Foreclosures dip slightly hereA total of 125 families or individuals in Douglas County lost their homes through foreclosure last year, according to a new report that analyzed sheriff’s sale data. That’s a tiny improvement from 2009 when 128 foreclosures were reported in the county.
By: Al Edenloff, Alexandria Echo Press
A total of 125 families or individuals in Douglas County lost their homes through foreclosure last year, according to a new report that analyzed sheriff’s sale data.
That’s a tiny improvement from 2009 when 128 foreclosures were reported in the county.
If you’re looking for a bright side, here’s another: The local foreclosure numbers aren’t nearly as bad as what happened statewide.
The report shows there were 25,673 foreclosures in Minnesota in 2010, an increase of 11 percent from the 23,092 foreclosure sales in 2009. 2010 now replaces 2009 as the second highest year on record.
The report, titled “Foreclosures in Minnesota,” analyzed sheriff’s sale data, the primary means of identifying foreclosures, from all Minnesota counties.
Minnesota is unique among other states in the availability of current, comprehensive sheriff’s sale data.

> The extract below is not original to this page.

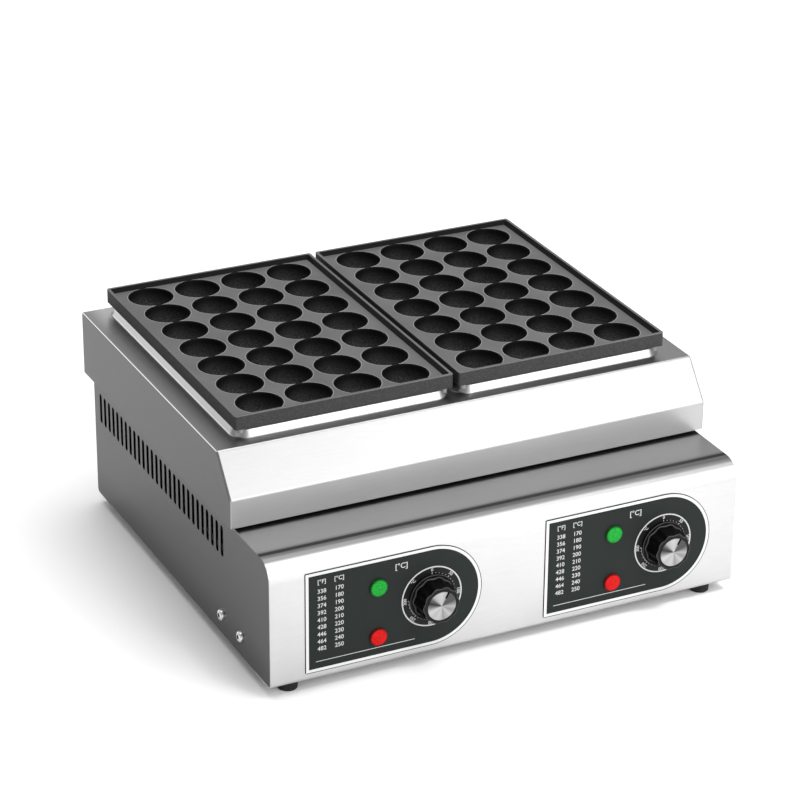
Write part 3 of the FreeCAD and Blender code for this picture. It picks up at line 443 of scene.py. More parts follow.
print("deck at", round(DECK_LEVEL / MM, 1), "mm")

# %% Painted shade on the sides
VENT_PITCH = 10.04 * MM
LAST_VENT = 27
VENT_INSET = 14.4 * MM  # the rearmost vent ahead of the sheet's back edge
VENT_DROP = 23 * MM  # the vents' middles below the front sheet's ledge
FRONT_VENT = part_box("left_side_panel")[1].y - VENT_INSET - LAST_VENT * VENT_PITCH
VENT_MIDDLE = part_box("front_panel")[1].z - VENT_DROP
VENT_STRAIGHT = 11.1 * MM  # half of a slot's straight part
# The slots' walls and a thin rim round each are painted dark, as shade
VENT_EDGE = 3.1 * MM  # half of a slot's width, with its darkened edge
VENT_SHADE = 0.02
SIDE_FACING_SHADE = (0.235, 0.90, 0.60)
# Painted shade towards the sheet's lower edge
FOOT_SHADE = 0.66
SHADE_START, SHADE_END = 8 * MM, 30 * MM  # above the sheet's lower edge


def side_tone(tree):
    """Painted shade on the vents' walls and on a thin rim round each slot, and painted shade at the foot of each
    side.
    """
    place = place_of(tree)
    along = from_nearest(tree, place["Y"], FRONT_VENT, VENT_PITCH, LAST_VENT)
    above = difference(tree, apart(tree, place["Z"], VENT_MIDDLE), VENT_STRAIGHT)
    reach = length_of(tree, along, sum_of(tree, "MAXIMUM", above, 0))
    vent = between(tree, reach, VENT_EDGE - 0.1 * MM, VENT_EDGE + 0.1 * MM, 1.0, 0.0)
    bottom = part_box("left_side_panel")[0].z
    foot = between(tree, place["Z"], bottom + SHADE_START, bottom + SHADE_END, FOOT_SHADE, 1.0)
    return blend(tree, vent, product(tree, facing_tone(tree, SIDE_FACING_SHADE), foot), VENT_SHADE)


print("vents in a side:", LAST_VENT + 1)

# %% Painted reflections on the front sheet
BEND_DEPTH = 27 * MM
FACE_PAINTED_LIGHT = 1.40
# Painted reflections down the bend, the dark line among them
BEND_REFLECTION_TONES = [(0.0, FACE_PAINTED_LIGHT), (7.4, 1.30), (8.8, 0.56), (9.8, 0.34), (13.0, 0.40), (16.6, 0.42),
              (17.6, 0.02), (21.2, 0.02), (23.2, 0.46), (26.5, 0.62)]


def bend_tone(tree):
    """Painted reflections: the tone at each distance behind the face, in millimetres, above the bend's lower end.
    """
    low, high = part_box("front_panel")
    place = place_of(tree)
    behind = between(tree, place["Y"], low.y, low.y + BEND_DEPTH)
    stops = [(depth * MM / BEND_DEPTH, grey(tone / FACE_PAINTED_LIGHT)) for depth, tone in BEND_REFLECTION_TONES]
    upper = between(tree, place["Z"], high.z - BEND_DEPTH, high.z - BEND_DEPTH + 1 * MM)
    return blend(tree, upper, FACE_PAINTED_LIGHT, product(tree, colour_ramp(tree, behind, stops), FACE_PAINTED_LIGHT))


print("tones over the bend:", len(BEND_REFLECTION_TONES))


# %% Sheet steel
def sheet_steel(name, level, roughness, tone=None, depth=0.05, spread=0.06):
    """Brushed sheet whose tone wanders a little about one grey."""
    material, tree, shader = new_tree(name)
    grain = add_node(tree, "Group", node_tree=GRAIN)
    for key, value in (("Depth", depth), ("Roughness", roughness), ("Spread", spread)):
        grain.inputs[key].default_value = value
    colour = grey_ramp(tree, grain.outputs["Tone"], 0.3, level * 0.94, 0.7, level * 1.06)
    # The tone function paints light and shade over the grain
    if tone:
        colour = scaled(tree, colour, tone(tree))
    set_shader(tree, shader, Base_Color=colour, Roughness=grain.outputs["Roughness"],
               Normal=grain.outputs["Normal"], Metallic=1.0)
    return material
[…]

“Even with the slowdown in the number of foreclosure sales that were completed in the fourth quarter, the number of Minnesota families losing their home to foreclosure in 2010 was still four to five times higher than what we saw before the start of the crisis,” said Julie Gugin, executive director for the Minnesota Home Ownership Center.
Gugin also cautioned that the crisis is not likely to be over in the near future.
“We know that lenders slowed their pace of foreclosures at the end of 2010 while they worked out their legal and paperwork related issues,” she said. “In 2011, unless we see a dramatic improvement in the state’s economic conditions, we’ll continue to see elevated numbers of foreclosures.”
The number of foreclosures in Douglas County in the first quarter of 2010 totaled 35. The number bumped up to 38 in the second quarter and then decreased to 32 in the third quarter before dropping to 20 by the end of the year.
Out of the 87 counties in the state, Douglas County was among 21 that experienced foreclosure declines in 2010 from the previous year.
Foreclosure trends were especially troubling in Greater Minnesota where the 2010 total increased 16 percent. In the Twin Cities metro area, foreclosures increased 9 percent, according to the report.
Here are the number of foreclosures in nearby counties: Pope – 25, Stevens – six, Grant – 26, Todd – 96 and Otter Tail – 158.
A full copy of the report is available at the Minnesota Home Ownership Center’s website: www.hocmn.org.
HOW DOES THE FORECLOSURE PROCESS WORK?
According to the Minnesota Home Ownership Center, there are two types of foreclosures in Minnesota – judicial foreclosure, which is conducted like any other form of civil lawsuit, and foreclosure by advertisement, which is a type of non-judicial foreclosure.
The large majority of foreclosures in Minnesota occur by advertisement. Here’s how it works:
Foreclosures take place at the county level and are regulated, for the most part, by state legislation.
The process can start as early as 30 days after a borrower misses a payment.
Once the mortgage is in delinquency, the lender empowers an attorney who files notice of pendency against the borrower.
The attorney publishes a foreclosure sale notice in the local newspaper at least six weeks before the date of a sheriff’s sale, and the county serves the filing to the homeowner.
At any point before the sheriff’s sale, the property owner can reinstate the mortgage by paying all dues, fees and expenses.
State law allows homeowners to delay their foreclosure sale by five months but the homeowner must file for the postponement between the first publication of the sheriff’s sale and 15 days prior to the sale. This reduces the redemption period (mentioned below) to five weeks.
After the notice has been published and served, the sheriff’s sale occurs and the sheriff auctions the property off to the highest bidder, resulting in foreclosure of the mortgage.
Following the sale is a redemption period of up to six months, during which the borrower can redeem the property by paying the amount of sale plus interest, taxes, fees, or liens on the property.
Borrowers who do not redeem the property by the expiration of the redemption period lose title and right of occupancy in the property.